— begin Recorded information —

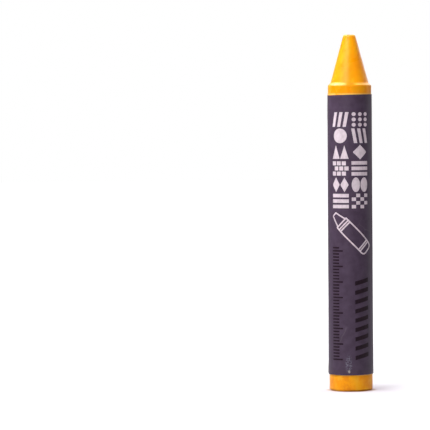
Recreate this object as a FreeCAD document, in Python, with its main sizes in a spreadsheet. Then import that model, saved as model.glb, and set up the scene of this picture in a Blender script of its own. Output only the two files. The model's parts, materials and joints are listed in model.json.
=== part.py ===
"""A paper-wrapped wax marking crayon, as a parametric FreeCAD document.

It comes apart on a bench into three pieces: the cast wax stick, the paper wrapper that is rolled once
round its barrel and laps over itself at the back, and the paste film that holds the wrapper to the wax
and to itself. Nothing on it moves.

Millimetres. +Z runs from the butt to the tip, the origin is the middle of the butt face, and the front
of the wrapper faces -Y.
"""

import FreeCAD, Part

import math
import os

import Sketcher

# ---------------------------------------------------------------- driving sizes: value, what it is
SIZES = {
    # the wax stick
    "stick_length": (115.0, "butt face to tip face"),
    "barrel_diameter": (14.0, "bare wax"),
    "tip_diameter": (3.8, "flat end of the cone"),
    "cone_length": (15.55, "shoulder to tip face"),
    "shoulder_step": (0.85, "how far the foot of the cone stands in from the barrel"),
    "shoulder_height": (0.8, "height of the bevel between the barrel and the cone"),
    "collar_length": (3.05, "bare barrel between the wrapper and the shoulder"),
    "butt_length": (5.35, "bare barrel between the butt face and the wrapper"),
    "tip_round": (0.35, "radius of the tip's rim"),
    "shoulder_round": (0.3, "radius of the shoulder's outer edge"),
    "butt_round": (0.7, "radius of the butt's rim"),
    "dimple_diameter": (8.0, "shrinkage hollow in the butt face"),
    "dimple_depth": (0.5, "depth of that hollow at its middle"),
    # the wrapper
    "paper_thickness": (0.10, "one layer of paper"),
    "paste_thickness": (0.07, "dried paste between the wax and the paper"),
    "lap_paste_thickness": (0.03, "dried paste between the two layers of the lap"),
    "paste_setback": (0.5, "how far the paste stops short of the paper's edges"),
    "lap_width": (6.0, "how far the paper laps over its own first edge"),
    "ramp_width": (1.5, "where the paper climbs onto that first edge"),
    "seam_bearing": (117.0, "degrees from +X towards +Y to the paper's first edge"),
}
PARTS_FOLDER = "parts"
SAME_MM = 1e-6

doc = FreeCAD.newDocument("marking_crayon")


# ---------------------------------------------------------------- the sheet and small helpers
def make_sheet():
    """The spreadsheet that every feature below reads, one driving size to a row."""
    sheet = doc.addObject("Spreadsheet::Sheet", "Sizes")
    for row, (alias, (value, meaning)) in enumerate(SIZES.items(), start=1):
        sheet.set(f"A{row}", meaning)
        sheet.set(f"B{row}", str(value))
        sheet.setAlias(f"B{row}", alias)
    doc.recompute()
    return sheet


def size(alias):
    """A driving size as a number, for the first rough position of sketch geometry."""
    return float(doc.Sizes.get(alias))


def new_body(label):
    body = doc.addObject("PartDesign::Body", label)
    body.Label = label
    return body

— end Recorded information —
— begin Recorded information —

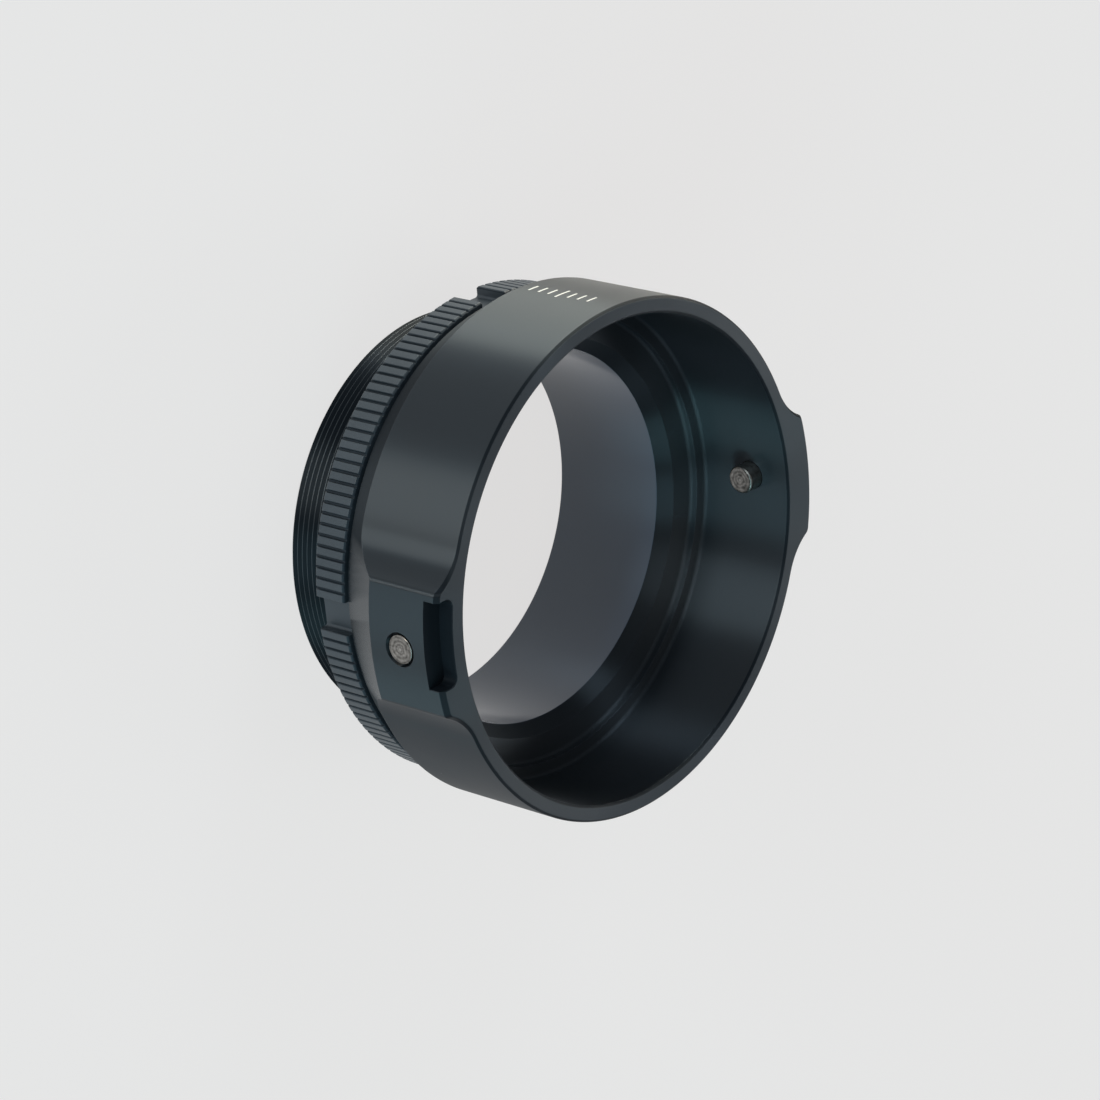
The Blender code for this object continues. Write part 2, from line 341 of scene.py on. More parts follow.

— end Recorded information —

What the task asks: Transcribe the lines above from the one with "Recreate this object" through the one with "parametric FreeCAD document.". Include both ends and leave out every other line.

Response to the task:
Recreate this object as a FreeCAD document, in Python, with its main sizes in a spreadsheet. Then import that model, saved as model.glb, and set up the scene of this picture in a Blender script of its own. Output only the two files. The model's parts, materials and joints are listed in model.json.
=== part.py ===
"""A paper-wrapped wax marking crayon, as a parametric FreeCAD document.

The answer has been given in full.